Friday, September 27, 2013

Italian government near collapse after budget talks fail

Italian government near collapse after budget talks fail


Italy's Prime Minister Enrico Letta speaks during a news conference following his address to the high-level meeting on Islamist groups in the Sahel region, on the sidelines of the United Nations General Assembly at the U.N. Headquarters in New York September 26, 2013. REUTERS/Brendan McDermid
ROME | Fri Sep 27, 2013 5:42pm EDT
(Reuters) - Italian Prime Minister Enrico Letta failed to secure backing for a vital package of fiscal measures on Friday as divisions with center-right partners in his fragile coalition took the government to the brink of collapse.
Letta flew back from a visit to New York with coalition unity already in tatters after a threat by center-right lawmakers to walk out over Silvio Berlusconi's battle against a conviction for tax fraud.
After two days of mounting tension and with financial markets on edge, he met ministers late on Friday in a last-ditch bid to avert a rise in sales tax and secure approval for additional budget measures needed to bring Italy's deficit within European Union limits.
However, with the meeting still in progress, officials made clear that no deal could be reached.
"The conditions aren't in place at the moment," said one official, who spoke on condition of anonymity.
Letta is now expected to go before parliament next week to seek support to continue in office.
Failure to agree on some 3 billion euros of budget measures, demanded by both Letta's center-left Democratic Party (PD) and Berlusconi's People of Freedom (PDL), underlined the breakdown between the two traditional rivals which were forced together by last February's deadlocked election.
Economy Minister Fabrizio Saccomanni, who has staked his credibility on meeting the EU budget limits and faced constant sniping from the PDL over recent months, was furious at the breakdown, officials said.

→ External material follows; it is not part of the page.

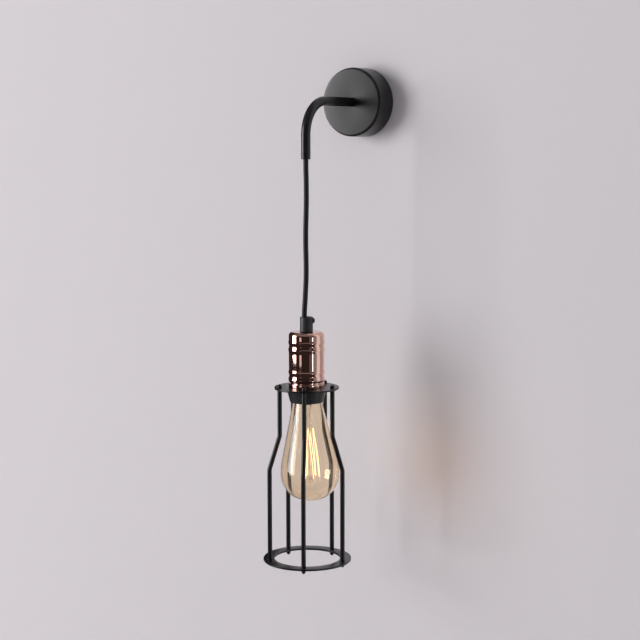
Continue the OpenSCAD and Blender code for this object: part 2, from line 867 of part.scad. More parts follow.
// Two lead wires from the press to the ends of the filament
module bulb_leads() {
    color("silver") leaning() for (side = [-1, 1])
        swept(curve([side * 2.2, 0.3, -334], [side * 2.4, 0.3, -344], [side * 4, 0.3, -345],
            [side * (hook_top_r + 0.6), 0.3, hook_top_z - 0.4], 6), 0.3, 6);
}

hook_top_r = 5;
hook_low_r = 9;

// Wire hooks that stand out of the stem and hold the filament's turns
module bulb_hooks() {
    color("silver") leaning() for (i = [0:strands / 2 - 1]) {
        turn = 720 * i / strands;
        rotate([0, 0, turn]) {
            rotate([0, 0, 360 / strands])
                swept(curve([1.3, 0, stem_low_z + 3], [4, 0, stem_low_z + 2.5],
                    [7, 0, stem_low_z + 2.5], [hook_low_r, 0, stem_low_z + 4.2], 4), 0.25, 6);
            swept(curve([1.3, 0, hook_top_z - 4], [2.5, 0, hook_top_z - 3.5],
                [4, 0, hook_top_z - 2], [hook_top_r, 0, hook_top_z - 1.2], 4), 0.25, 6);
        }
    }
}

// Where the filament passes hook i: it comes in at `ahead` = -1 and leaves at `ahead` = 1
function hook_point(i, ahead) =
    let (
        low = i % 2 == 1,
        r = (low ? hook_low_r : hook_top_r) + 0.6,
        turn = 360 * i / strands + ahead * 28 / r,
        z = (low ? stem_low_z + 4.2 : hook_top_z - 1.2)
    )
    [r * cos(turn), r * sin(turn), z];

// Point t of the way from hook i to the next one, bowed a little outwards
function strand_point(i, t) =
    let (
        straight = hook_point(i, 1) * (1 - t) + hook_point(i + 1, -1) * t,
        bow = 1 + (0.05 + 0.04 * (i % 3)) * 4 * t * (1 - t)
    )
    [straight[0] * bow, straight[1] * bow, straight[2]];

// One unbroken filament that zigzags round the stem between the upper and the lower hooks
module bulb_filament() {
    route = [for (i = [0:strands - 2]) for (t = [0:0.25:1]) strand_point(i, t)];
    color("orange") leaning() swept(route, 0.25, 6, undef);
}

wall_bracket();
canopy();
canopy_screws();
earth_screw();
earth_tag();
terminal_block();
terminal_screws();
block_screw();
wall_live_core();
wall_neutral_core();
wall_earth_core();
earth_link();
arm_tube();
arm_nipple();
arm_washer();
arm_nut();
cord_clamp();
clamp_screw();
mouth_bush();
cord_in_arm();
cord_bend_cores();
cord_bend_lining();
cord_bend_cover();
cord_drop();
cord_tail();
cord_grip();
grip_screw();
grip_nipple();
grip_nut();
holder_cap();
holder_skirt();
holder_insert();
holder_sleeve();
thread_shell();
centre_contact();
holder_terminals();
terminal_clamps();
holder_live_core();
holder_neutral_core();
holder_earth_core();
shade_ring();
cage_plate();
cage_hoop();
cage_rod(0);  // cage_rod_1
cage_rod(1);  // cage_rod_2
cage_rod(2);  // cage_rod_3
cage_rod(3);  // cage_rod_4
cage_rod(4);  // cage_rod_5
bulb_glass();
bulb_cap();
bulb_insulator();
bulb_contact();
bulb_stem();
bulb_leads();
bulb_hooks();
bulb_filament();
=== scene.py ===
"""Cage wall light: canopy, bent arm, cord pendant, lamp holder, rod cage and filament bulb.

Lengths inside the functions are in millimetres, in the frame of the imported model: the wall is
y = 0, +Z is up, and everything that hangs is turned about the plumb line x = 0, y = -115.
"""
import json

import bmesh
import bpy
import numpy as np
from mathutils import Matrix


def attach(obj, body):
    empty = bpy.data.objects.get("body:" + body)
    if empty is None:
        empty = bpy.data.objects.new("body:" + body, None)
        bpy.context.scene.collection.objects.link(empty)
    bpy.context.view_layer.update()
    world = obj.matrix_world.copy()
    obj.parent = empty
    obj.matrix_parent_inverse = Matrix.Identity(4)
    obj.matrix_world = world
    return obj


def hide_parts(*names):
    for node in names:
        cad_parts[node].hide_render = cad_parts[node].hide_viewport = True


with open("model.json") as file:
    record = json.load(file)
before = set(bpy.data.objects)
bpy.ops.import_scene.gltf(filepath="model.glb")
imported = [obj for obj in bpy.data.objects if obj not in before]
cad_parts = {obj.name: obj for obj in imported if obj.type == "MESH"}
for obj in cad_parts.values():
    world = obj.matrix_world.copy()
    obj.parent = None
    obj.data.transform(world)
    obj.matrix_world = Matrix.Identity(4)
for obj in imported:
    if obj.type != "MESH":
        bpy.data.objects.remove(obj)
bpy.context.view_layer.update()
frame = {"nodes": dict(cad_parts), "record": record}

bl_info = {
    "name": "Cage wall light",
    "version": (1, 0, 0),
    "blender": (4, 5, 0),
    "location": "3D View > Sidebar > Lamp",
    "description": "Builds a cage wall light round its packed model",
    "category": "Add Mesh",
}

MM = 0.001
REACH = 115.0  # wall to plumb line
MOUTH_Z = -62.5  # the arm's mouth, where the cord starts to hang
GRIP_Z = -231.0  # top of the cord grip
NIPPLE_LOW = -258.0  # where the cord's cores come out inside the holder
CAP_R, CAP_TOP, CAP_LOW = 19.2, -247.0, -302.0
SHOULDER = 4.4  # radius of the cap's rounded top edge
PLATE_TOP, PLATE_LOW = -307.0, -309.0
RING_LOW = -323.6
SKIRT_LOW = -321.0
HOOP_TOP, HOOP_LOW = -496.5, -498.5
ROD_TOP_R, ROD_LOW_R = 30.0, 41.6  # circles that the rods stand on, above and below
BULB_WIDE_Z = -402.5
BULB_TUBE_R, BULB_OPEN_Z = 12.6, -312.0  # the glass's neck, inside the screw cap
STEM_LOW = -411.0
TOP_HOOK = (5.0, -353.2)  # radius and height of the hooks' tips round the stem
LOW_HOOK = (9.0, -406.8)
SIDE = 34.0  # the azimuth that the bulb leans to and the grip's screw faces, from +X
CORE_R = 0.95  # insulated core
CORE_FRAME = (0.13, 1, 0.21)  # a direction that no core runs along


# ------------------------------------------------------------------ surfaces

def off_wall(p):
    """Turns points so that their z becomes the distance from the wall."""
    return np.stack([p[..., 0], -p[..., 2], p[..., 1]], -1)


def plumb(p):
    """Moves points to the plumb line below the arm's mouth."""
    return p + np.array([0.0, -REACH, 0.0])


def axis_turn(axis, degrees):
    """Rotation matrix about a unit axis, by Rodrigues' formula: R = I + sin K + (1 - cos) K K."""
    x, y, z = axis
    k = np.array([[0, -z, y], [z, 0, -x], [-y, x, 0]])
    a = np.radians(degrees)
    return np.eye(3) + np.sin(a) * k + (1 - np.cos(a)) * k @ k


def leaning(p):
    """The bulb's frame: a lean about a point on the plumb line inside the holder."""
    sizes = bpy.context.scene.lamp_sizes
    side = np.radians(SIDE)
    turn = axis_turn((-np.sin(side), np.cos(side), 0), -np.degrees(sizes.bulb_lean))
    pivot = np.array([0, 0, BULB_OPEN_Z])
    return plumb((p - pivot) @ turn.T + pivot)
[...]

PDL lawmakers said proposals to avert the one percentage point rise in sales tax, scheduled to take effect in October, would have been funded by an increase in fuel taxes which would have punished consumers.

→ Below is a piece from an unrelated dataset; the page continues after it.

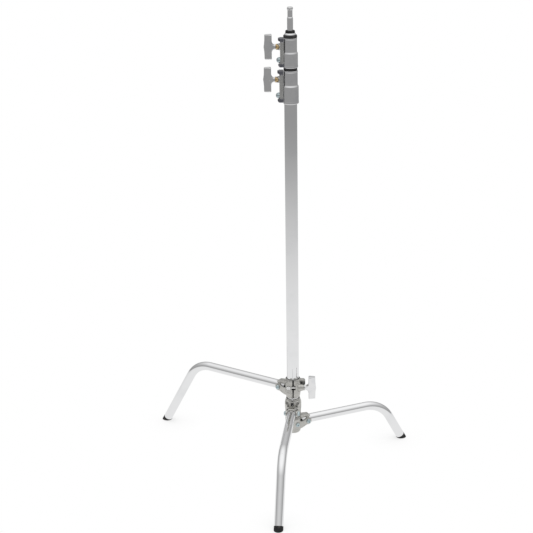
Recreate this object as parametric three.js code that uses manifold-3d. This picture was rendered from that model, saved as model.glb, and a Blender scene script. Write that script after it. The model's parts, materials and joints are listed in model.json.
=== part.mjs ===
// Light-duty grip stand: a three-section telescoping column on a turtle-style
// base with three bent tube legs, one of which slides up the column.
// Millimetres, +Z up. The origin is the centre of the flat underside of the
// base casting, on the column axis; the floor lies BASE_Z below it.
// Pieces are drawn with heights measured from the floor, and the group that
// holds them is lowered by BASE_Z.

import * as THREE from 'three';
import { mergeVertices } from 'three/addons/utils/BufferGeometryUtils.js';
import Module from 'manifold-3d';

const wasm = await Module();
wasm.setup();

const { degToRad } = THREE.MathUtils;
const QUARTER_TURN = Math.PI / 2;

// ---------------------------------------------------------------- dimensions
const BASE_Z = 93;            // underside of the base casting above the floor
const SIDES = 20;             // facets on the column family of round parts
const FIT = 0.3;              // usual gap between a part and its neighbour

// column and risers, outermost first
const COLUMN_WALL = 1.4;
const columnSection = (radius, bottom, top) =>
  ({ radius, bore: radius - COLUMN_WALL, bottom, top });
const COLUMN = columnSection(17.5, 98.5, 1129);
const RISER1 = columnSection(15, 130, 1221);
const RISER2 = columnSection(12.5, 170, 1269);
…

With the sales tax hike, passed by the previous government led by Mario Monti, due to kick in on Tuesday, prospects for a deal appear remote.

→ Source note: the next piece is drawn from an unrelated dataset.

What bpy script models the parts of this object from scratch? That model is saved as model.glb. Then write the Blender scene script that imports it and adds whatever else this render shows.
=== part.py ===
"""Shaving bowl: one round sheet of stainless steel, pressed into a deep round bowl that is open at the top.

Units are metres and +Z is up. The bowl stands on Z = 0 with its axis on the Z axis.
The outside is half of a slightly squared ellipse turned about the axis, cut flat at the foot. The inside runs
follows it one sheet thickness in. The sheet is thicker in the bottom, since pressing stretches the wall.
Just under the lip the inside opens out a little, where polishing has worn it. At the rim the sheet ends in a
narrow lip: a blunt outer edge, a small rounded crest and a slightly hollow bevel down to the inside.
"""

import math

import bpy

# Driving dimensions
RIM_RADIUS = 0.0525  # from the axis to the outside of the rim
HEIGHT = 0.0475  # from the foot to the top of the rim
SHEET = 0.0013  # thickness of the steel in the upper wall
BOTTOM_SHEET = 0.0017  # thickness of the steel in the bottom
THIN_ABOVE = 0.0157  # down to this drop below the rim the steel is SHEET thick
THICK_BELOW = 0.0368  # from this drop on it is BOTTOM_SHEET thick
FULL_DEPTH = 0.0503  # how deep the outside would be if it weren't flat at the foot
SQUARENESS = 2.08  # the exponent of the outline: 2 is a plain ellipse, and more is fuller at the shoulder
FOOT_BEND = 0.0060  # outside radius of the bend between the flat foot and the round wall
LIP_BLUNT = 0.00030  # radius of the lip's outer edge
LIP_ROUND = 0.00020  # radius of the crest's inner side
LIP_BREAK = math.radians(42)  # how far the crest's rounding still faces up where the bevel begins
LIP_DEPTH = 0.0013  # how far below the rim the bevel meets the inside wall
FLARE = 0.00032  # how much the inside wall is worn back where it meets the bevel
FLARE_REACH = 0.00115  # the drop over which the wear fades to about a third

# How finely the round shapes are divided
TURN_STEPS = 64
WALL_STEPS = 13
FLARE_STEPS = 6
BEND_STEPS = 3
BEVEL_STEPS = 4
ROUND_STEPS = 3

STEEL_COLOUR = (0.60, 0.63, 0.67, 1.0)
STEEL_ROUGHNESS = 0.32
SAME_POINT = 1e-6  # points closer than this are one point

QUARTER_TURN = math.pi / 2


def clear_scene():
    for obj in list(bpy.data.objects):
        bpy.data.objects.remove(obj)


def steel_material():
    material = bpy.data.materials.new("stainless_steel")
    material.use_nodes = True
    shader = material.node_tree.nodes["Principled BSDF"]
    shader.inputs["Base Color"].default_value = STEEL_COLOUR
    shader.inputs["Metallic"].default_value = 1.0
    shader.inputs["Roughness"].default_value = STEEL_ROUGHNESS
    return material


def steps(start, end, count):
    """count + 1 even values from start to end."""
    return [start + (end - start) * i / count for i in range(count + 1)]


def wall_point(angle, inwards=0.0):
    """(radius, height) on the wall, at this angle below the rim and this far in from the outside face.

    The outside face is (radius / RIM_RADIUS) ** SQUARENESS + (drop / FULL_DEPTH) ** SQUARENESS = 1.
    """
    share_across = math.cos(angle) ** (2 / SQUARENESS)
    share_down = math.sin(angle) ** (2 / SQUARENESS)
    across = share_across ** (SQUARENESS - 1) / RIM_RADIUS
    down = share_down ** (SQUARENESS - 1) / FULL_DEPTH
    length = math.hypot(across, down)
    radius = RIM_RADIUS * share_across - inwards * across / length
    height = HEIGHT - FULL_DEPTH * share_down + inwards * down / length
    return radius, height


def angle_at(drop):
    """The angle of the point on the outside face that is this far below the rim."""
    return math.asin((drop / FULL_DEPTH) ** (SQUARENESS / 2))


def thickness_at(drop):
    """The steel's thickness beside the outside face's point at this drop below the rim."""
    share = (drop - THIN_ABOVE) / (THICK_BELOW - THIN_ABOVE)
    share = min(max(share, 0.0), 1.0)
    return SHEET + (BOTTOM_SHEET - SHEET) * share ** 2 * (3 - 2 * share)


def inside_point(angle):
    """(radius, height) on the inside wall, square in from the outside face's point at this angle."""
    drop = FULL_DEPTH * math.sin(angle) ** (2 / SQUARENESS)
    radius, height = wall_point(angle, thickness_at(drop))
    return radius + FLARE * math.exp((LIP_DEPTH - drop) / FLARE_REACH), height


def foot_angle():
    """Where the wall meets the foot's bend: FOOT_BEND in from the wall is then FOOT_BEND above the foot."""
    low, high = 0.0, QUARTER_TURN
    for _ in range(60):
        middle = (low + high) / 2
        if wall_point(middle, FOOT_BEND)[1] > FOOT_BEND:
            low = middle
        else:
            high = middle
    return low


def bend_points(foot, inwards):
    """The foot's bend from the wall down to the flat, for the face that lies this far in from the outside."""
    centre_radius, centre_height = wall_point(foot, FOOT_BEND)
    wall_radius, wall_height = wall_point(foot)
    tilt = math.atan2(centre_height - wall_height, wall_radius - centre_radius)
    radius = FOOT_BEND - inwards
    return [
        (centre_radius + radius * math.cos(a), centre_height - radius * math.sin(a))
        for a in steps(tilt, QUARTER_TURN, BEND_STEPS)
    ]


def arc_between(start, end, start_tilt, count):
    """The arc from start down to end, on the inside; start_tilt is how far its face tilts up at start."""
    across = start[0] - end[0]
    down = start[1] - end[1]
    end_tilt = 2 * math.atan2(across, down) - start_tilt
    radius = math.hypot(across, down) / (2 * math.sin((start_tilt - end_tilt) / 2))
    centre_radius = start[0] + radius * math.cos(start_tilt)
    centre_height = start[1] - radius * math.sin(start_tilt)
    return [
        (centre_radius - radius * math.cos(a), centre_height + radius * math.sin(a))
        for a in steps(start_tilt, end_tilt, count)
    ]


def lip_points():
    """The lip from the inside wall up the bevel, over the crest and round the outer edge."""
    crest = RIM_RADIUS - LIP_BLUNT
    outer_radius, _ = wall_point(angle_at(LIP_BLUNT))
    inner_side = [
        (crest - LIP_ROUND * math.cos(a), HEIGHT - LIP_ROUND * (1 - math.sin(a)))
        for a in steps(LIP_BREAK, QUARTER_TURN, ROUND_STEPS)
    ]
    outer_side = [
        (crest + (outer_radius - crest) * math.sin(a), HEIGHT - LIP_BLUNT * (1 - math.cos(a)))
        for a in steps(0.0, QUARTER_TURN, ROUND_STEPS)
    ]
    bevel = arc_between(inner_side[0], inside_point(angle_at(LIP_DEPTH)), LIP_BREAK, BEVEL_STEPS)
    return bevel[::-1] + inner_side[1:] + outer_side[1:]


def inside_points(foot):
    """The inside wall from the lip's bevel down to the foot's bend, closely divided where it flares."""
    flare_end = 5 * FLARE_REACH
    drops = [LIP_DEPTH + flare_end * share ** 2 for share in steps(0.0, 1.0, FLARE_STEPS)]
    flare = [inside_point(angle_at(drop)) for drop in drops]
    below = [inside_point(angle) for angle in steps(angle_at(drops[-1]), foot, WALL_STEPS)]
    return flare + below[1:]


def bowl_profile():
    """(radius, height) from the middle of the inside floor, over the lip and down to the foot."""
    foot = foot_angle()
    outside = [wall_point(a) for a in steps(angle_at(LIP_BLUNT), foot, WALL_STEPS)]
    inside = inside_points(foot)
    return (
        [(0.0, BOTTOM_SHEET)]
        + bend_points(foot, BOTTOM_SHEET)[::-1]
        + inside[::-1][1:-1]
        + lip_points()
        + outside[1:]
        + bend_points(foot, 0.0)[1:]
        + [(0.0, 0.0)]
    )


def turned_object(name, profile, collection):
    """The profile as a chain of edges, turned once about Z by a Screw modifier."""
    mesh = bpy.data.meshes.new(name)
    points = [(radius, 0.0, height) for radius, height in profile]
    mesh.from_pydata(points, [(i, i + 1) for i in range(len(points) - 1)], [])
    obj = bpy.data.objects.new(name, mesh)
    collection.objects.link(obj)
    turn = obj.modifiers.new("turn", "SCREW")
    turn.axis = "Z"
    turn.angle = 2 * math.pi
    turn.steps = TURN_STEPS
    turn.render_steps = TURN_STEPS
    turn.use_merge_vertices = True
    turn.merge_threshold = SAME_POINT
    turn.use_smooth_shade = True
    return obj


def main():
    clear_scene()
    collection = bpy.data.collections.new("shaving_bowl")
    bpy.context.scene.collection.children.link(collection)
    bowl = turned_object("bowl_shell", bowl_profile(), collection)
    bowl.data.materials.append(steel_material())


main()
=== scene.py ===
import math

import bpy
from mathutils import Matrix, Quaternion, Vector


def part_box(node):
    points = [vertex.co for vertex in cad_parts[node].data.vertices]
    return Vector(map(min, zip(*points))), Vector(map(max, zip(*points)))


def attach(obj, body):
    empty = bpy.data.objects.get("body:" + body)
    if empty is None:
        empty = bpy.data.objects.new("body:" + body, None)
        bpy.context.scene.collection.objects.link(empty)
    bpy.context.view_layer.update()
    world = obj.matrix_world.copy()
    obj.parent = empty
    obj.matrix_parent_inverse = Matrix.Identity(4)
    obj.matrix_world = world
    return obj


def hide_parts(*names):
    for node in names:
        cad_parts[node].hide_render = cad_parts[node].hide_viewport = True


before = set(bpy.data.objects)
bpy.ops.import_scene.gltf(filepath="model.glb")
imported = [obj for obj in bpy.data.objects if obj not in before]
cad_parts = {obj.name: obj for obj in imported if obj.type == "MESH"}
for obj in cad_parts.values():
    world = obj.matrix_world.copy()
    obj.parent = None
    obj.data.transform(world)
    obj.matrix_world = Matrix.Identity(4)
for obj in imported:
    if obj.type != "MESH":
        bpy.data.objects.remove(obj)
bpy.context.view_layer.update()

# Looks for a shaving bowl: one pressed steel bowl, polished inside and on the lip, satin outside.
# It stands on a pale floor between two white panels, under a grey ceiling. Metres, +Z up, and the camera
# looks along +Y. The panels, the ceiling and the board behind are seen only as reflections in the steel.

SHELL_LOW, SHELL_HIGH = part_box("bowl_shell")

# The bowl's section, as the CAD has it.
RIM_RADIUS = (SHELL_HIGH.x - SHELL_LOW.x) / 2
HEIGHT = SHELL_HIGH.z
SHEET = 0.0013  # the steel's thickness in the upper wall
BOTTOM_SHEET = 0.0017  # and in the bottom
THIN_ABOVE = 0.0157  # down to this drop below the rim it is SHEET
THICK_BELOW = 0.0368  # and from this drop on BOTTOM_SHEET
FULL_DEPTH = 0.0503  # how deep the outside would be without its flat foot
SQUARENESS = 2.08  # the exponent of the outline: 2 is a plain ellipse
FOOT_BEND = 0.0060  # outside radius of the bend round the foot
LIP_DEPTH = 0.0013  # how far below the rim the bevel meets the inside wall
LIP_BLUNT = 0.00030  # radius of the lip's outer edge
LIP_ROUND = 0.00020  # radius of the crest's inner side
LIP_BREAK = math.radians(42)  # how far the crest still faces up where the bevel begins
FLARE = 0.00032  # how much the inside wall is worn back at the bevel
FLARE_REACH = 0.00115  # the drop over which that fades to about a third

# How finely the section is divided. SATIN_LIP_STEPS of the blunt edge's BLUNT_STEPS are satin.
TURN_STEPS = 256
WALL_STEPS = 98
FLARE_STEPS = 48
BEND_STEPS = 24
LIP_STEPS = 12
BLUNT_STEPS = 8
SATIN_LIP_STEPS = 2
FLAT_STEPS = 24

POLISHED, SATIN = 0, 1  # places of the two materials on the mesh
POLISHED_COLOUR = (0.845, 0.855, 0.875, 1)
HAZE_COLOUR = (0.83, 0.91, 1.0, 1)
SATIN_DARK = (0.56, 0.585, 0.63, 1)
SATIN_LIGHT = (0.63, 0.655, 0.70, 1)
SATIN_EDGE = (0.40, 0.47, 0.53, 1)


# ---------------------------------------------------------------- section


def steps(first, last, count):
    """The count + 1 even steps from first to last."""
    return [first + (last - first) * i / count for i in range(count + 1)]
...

"We can't accept the blame for this," PDL secretary Angelino Alfano, who is also deputy prime minister, told the cabinet, according to one official. "We can't stay in the government if taxes are going up and there are no cuts to spending," he said.
MEETING WITH PRESIDENT
Letta's left-right coalition has flirted with collapse ever since Italy's top court convicted former premier Berlusconi of tax fraud last month and sentenced him to four years in prison, commuted to a year of house arrest or community service.
On Wednesday, PDL lawmakers said they would resign en masse if a Senate committee meeting on October 4 votes to begin proceedings to expel their leader from parliament.
On returning to Italy on Friday after courting foreign investors in New York, Letta met President Giorgio Napolitano who, if the government fell, would have to either call new elections or try to oversee the creation of a new coalition.
A spokesman for the president's office said the head of state, who has repeatedly said he does not want a return to the polls, had given Letta his full support to seek the backing of cabinet and parliament.
If Letta, who has a commanding majority in the lower house, can secure the backing of a few dozen Senators among PDL rebels or opposition parties including the anti-establishment 5-Star Movement, he could form a new coalition.
The political convulsions in the euro zone's third largest economy have increasingly worried investors, although with the European Central Bank guaranteeing stability in the markets, there has been none of the panic seen during previous crises.
At an auction of 10-year bonds on Friday, Italy's borrowing costs rose to their highest level in three months, while the premium investors demand to hold Italian debt rather than AAA-rated German paper widened to 267 basis points from under 250 at the start of the week.